As a New Yorker I know what it means to have quirky neighbors. It can be trying, annoying, even enraging – but it can also be fun, hilarious and heartwarming, and let’s face it, it’s what gives a building character. In every building I’ve ever lived, it’s not the location or any aspect of the apartment that I remember most. It’s Crazy Lenny chasing kids with a baseball bat, or Mrs. Z who sat in the first floor street window and would always ask everyone to get her stuff from the deli. When I lived in Chinatown there was an old lady who walked up and down the stairs all day muttering in some incomprehensible dialect, glowering at anyone she didn’t know. We called her the security guard.

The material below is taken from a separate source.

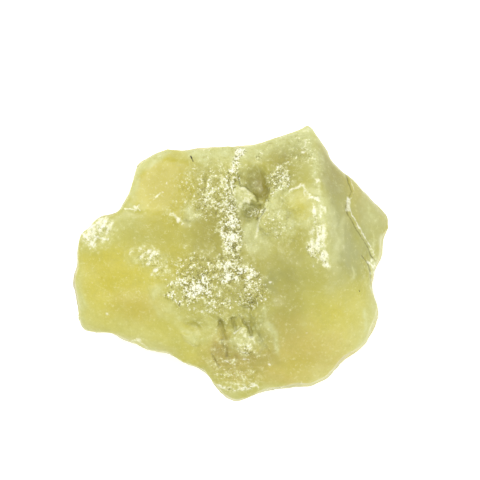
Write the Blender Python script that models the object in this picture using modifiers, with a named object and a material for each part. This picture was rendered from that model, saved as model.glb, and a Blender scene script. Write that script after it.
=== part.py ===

So now I wake up each morning to the sounds of my neighbor tinkering endlessly with his bike, upside down, wheels off, parts everywhere. Every day he does this, but I don’t mind. It’s his space more than mine, and I accept that. He cooks fish for his wife every night and it smells and I can deal with that too. When I was getting rid of an old desk I didn’t want I gave it to them, and when I couldn’t find a certain type of light bulb and asked her, she presented me with two brand new ones and a fa piao for eight kuai the very next morning. We are neighbors now, and I’m living in the hu tong in the sky, surely the best of both worlds.